便利すぎる言葉「大丈夫です」について考えた。

「大丈夫です」という言葉、今日何回使いましたか? 日常のさまざまなシーンで頻繁に登場するこの言葉は、私たちの生活に深く根付いています。

たとえば、スーパーのレジで「レジ袋はご利用になりますか?」と聞かれたとき、「いりません」ではなく「大丈夫です」。
「ポイントカードはお持ちですか?」と尋ねられたとき、「持っていません」ではなく「大丈夫です」。
「ポイントが付きませんがよろしいですか?」と確認されたときも、「構いません」ではなく「大丈夫です」。

このように、特に断るときや否定を伝える場面で、周りを見回してみると、そして自分も含め多くの人が自然と「大丈夫です」という表現を選ぶようになっている気がします。その便利さと柔らかさ、そして使われ方の変遷について考えてみます。

「大丈夫です」は、「結構です」や「いりません」と比べて、直接的な印象が薄く、キツさを感じない言葉です。そのため、断りや否定の際にも、相手に拒絶感を与えにくい。無意識のうちに、相手への配慮が込められた表現として選ばれているのかもしれません。
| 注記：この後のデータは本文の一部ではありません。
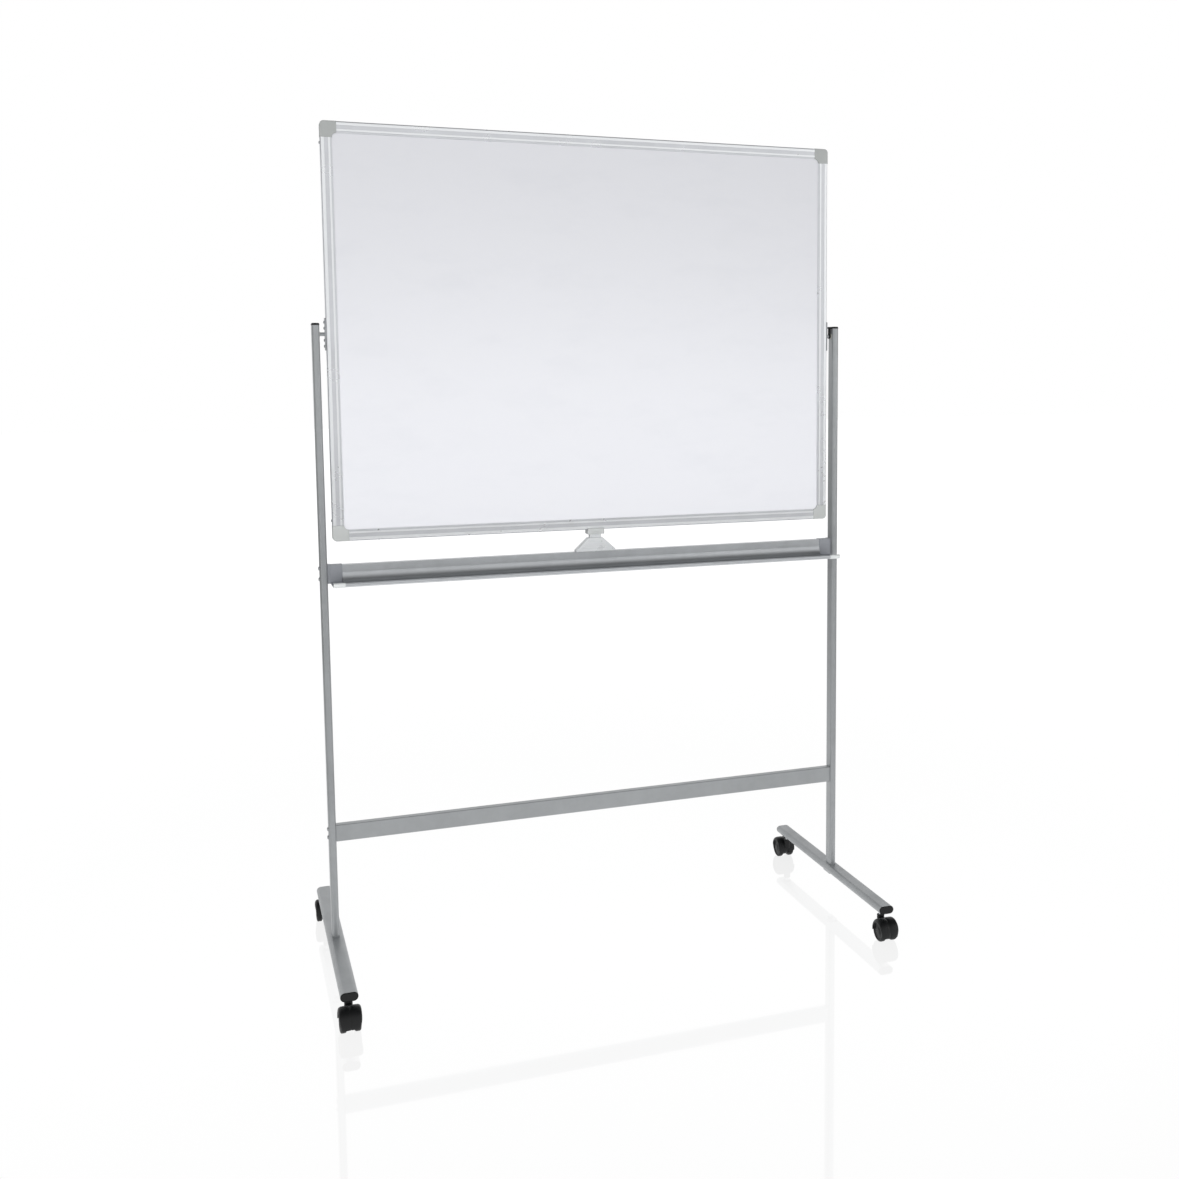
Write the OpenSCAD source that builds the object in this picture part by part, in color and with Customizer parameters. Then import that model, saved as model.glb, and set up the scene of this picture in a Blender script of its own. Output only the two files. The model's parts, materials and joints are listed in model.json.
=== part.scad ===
// Rolling whiteboard: a double-sided board that turns over between two posts on a wheeled stand.
// Millimetres, +Z up, +X along the board, the front faces -Y.
// The origin is on the floor, midway between the posts and midway between the wheels.

/* [Board] */
// Overall width of the framed board
board_w = 1200; // [900:10:1500]
// Overall height of the framed board
board_h = 908; // [800:4:940]
// Thickness of the frame rails
board_t = 18; // [17:0.5:20]
// Width of a frame rail, seen from the front
rail_w = 25; // [24:1:30]
// Length of a corner cap along each edge
corner_l = 35; // [34:1:44]
// Thickness of each writing sheet
sheet_t = 0.4; // [0.3:0.1:0.8]

/* [Stand] */
// Height of the pivot axis above the floor
pivot_h = 1438; // [1400:1:1500]
// Width of a post, along X
post_w = 16; // [15:0.5:20]
// Depth of a post, along Y
post_d = 30; // [28:1:36]
// Gap between the board's edge and a post
post_gap = 14; // [14:0.5:18]
// Height of a post's end above the pivot axis
post_rise = 22; // [20:1:30]
// Height of the lower crossbar's middle above the floor
crossbar_z = 323; // [200:1:600]
// Height of the lower crossbar's section
crossbar_h = 38; // [34:1:50]
// Depth of the lower crossbar's section
crossbar_d = 19; // [16:1:24]
// Length of a foot tube, without its end caps
foot_l = 606; // [560:2:700]
// Width of a foot tube
foot_w = 37; // [34:1:44]
// Height of a foot tube
foot_h = 19; // [18:1:24]

/* [Pen tray] */
// Gap between the board's lower edge and the tray's top edge
tray_gap = 52; // [50:1:60]
// Height of the tray's box section
tray_h = 41; // [38:1:50]
// Depth of the tray's box section
tray_box_d = 16; // [14:1:20]
// Distance of the front lip ahead of the box section
tray_reach = 66; // [60:1:80]
// Height of the front lip
lip_h = 9; // [7:0.5:12]
// Length of a tray end cap
tray_cap_l = 25; // [12:1:30]

/* [Casters] */
// Wheel radius
wheel_r = 25; // [23:0.5:26]
// Wheel width
wheel_w = 13.2; // [12:0.2:13.6]
// Distance of the axle from the swivel axis
trail = 25; // [22:1:26]
// Distance of the swivel axis from a foot tube's end
stem_inset = 28; // [26:1:40]
// Height of the foot tubes' underside above the floor
caster_h = 65.5; // [65:0.5:70]

/* [Hidden] */
$fn = 48;

// fits: a gap between fixed pieces, a running gap on a shaft, and a gap between moving faces
fixed_gap = 0.1;
running_gap = 0.05;
free_gap = 0.4;
tube_wall = 1.5;
// how far a cutting shape runs past the face that it cuts
past = 1;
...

もともと「大丈夫」は「問題がない」「健康である」といった意味を持つ言葉ですが、現代ではあらゆる状況で使われるようになりました。「いらない」「持っていない」「気にしない」など、異なるニュアンスを一言で伝えられる点が、この言葉の大きな特徴です。また、説明する手間が省けるため、会話を簡潔でわかりやすくまとめる効果もあります。

「大丈夫です」がこれほど日常に溶け込んだ背景には、私たちが意識せずに簡便なコミュニケーションを求めていることがあるのかもしれません。また、円滑なやりとりを重視する傾向があることも考えられそうです。

一方で、「大丈夫です」は便利であるがゆえに、曖昧な印象を与えることもあります。たとえば、他者に「大丈夫ですか?」と尋ねたとき「大丈夫です」と返されても、その言葉が本当に問題がないのか、あるいは相手が心配をかけまいとしているのかは判断しづらいものです。こうした曖昧さがあるため、場合によっては、さらに一歩踏み込んだ質問や確認が必要なこともあります。

無意識に「大丈夫です」を使い続けることで、自分の本当の意図が相手に伝わらないこともあるでしょう。それでも、この言葉が持つ柔らかな響きと、多くの状況に対応できる多義性は、多くの人にとって使いやすいものとして捉えられているはず。今後も私たちの日常生活の中で、欠かせない表現として使われ続けるでしょう。

「大丈夫です」という言葉は、その柔らかさと多義性によって、私たちの日常生活に欠かせない表現となっています。使いやすく便利な反面、時には意識して自分の気持ちを別の言葉で伝える工夫も必要かもしれません。普段無意識に使っている言葉の背景や意味を改めて考えてみるのは面白いものです。